III. Irreparable Harm

The second prong is whether the balance of irreparable damages favors the issuance of an injunction. Financial loss “by itself does not constitute irreparable harm.” An injury “is irreparable where it is of such a character that a fair and reasonable redress may not be had in a court of law. Penn. v. Transportation Lease Haw., Ltd., 2 Haw. App. 272, 276 no.1 (App. 1981).” Carvalho asserted that losing his job in these circumstances “will permanently affect (his reputation and likely prevent (him) from ever again coaching football in Hawaii.” This is speculative “because Plaintiff testified that he has not attempted to seek employment” with another school so no application had been rejected.
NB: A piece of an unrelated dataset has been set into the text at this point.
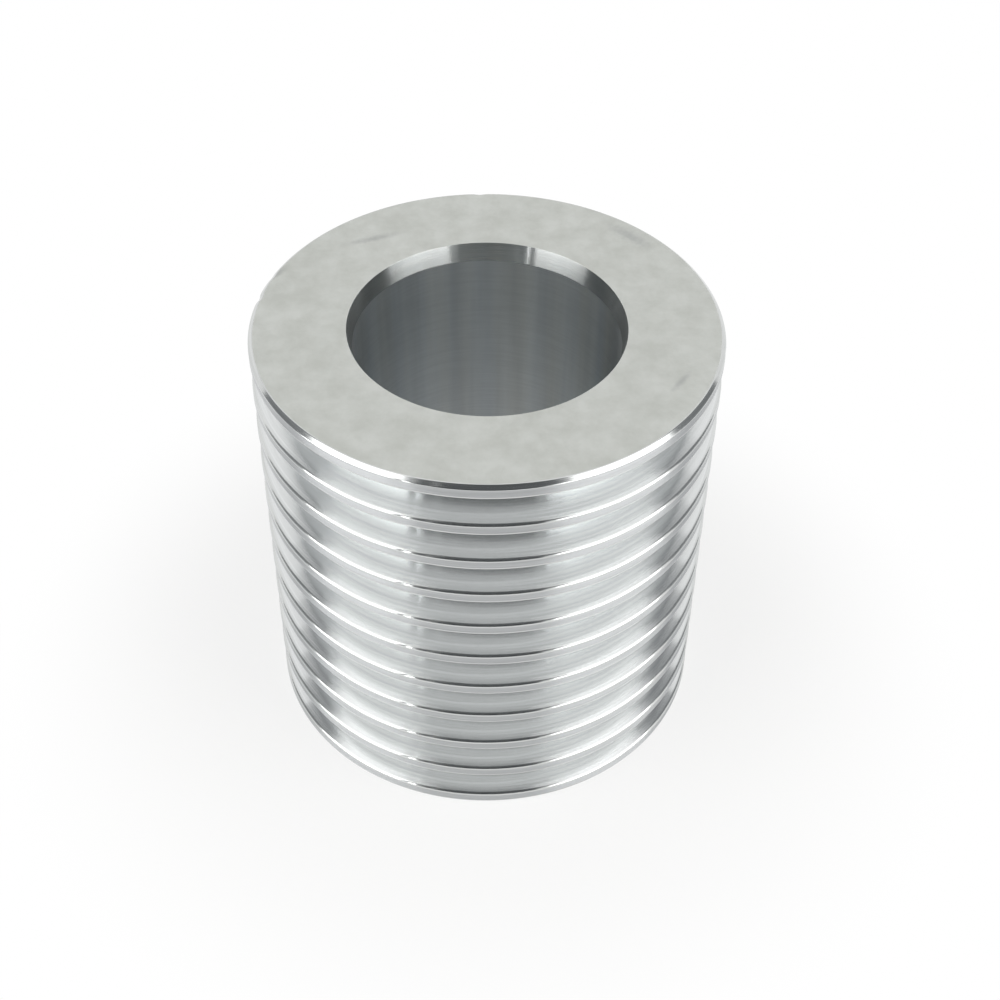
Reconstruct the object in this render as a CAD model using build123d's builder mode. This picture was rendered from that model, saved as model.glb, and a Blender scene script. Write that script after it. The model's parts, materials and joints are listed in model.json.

He “appears to suggest” that the “irreparable harm is borne on the students and the Kahuku community who/which are denied his leadership towards success, but even Plaintiff admitted at the evidentiary hearing that such a notion was speculative in nature.” Having some public support does not constitute irreparable harm.

IV. Public Interest

This prong requires a showing that the requested injunction serves the public interest. Carvalho insisted that this was shown by the public opposition to his termination and that there was evidence that he had a “good reputation.” However, requiring the school to abide by contract terms “where no contract exists, and to force the school to breach the contract with its current head football coach, does not serve the public interest.”  The Court found “on balance” that “the public interest does not tip in favor of either party.” The Court denied the motions for a TRO and a preliminary injunction.

Editorial

Carvalho’s camp has been vigilant on social media. He lost the motions in court but has been active trying to win in the court of common opinion. Counsel can expect to see an ever-increasing usage of social media and must take this into account in jury selection.

It is hard to glean the underlying facts relating to Manoa’s complaints, but it is easy to see that Carvalho’s two claims face serious challenges. All is not well when after an evidentiary hearing, the judge opines that a party is not likely to prevail on the merits. Judges are probably not impressed by claims that are barred by statute. Lawyers should counsel coaches to exercise extreme caution when confronting a student who has filed a complaint, and schools can expect to be sued by a fired coach, or by the student if the coach is not fired.

The motion with its relative thin evidentiary support may cause some to wonder what were the odds that the Court would grant injunctive relief. After the ruling, Carvalho’s counsel admitted to the press that “it was a long shot.”  (“Attorney for former Kahuku football coach says battle not done.” Christian Shimabutu, Aloha State Daily, August 4, 2025). There was no shot. It takes a contract to bring a contract claim, and privileged, and legally required communications rarely forms the basis of a successful defamation suit. On the other hand, Carvalho now has a road map to buttress his Complaint. This season he has the time.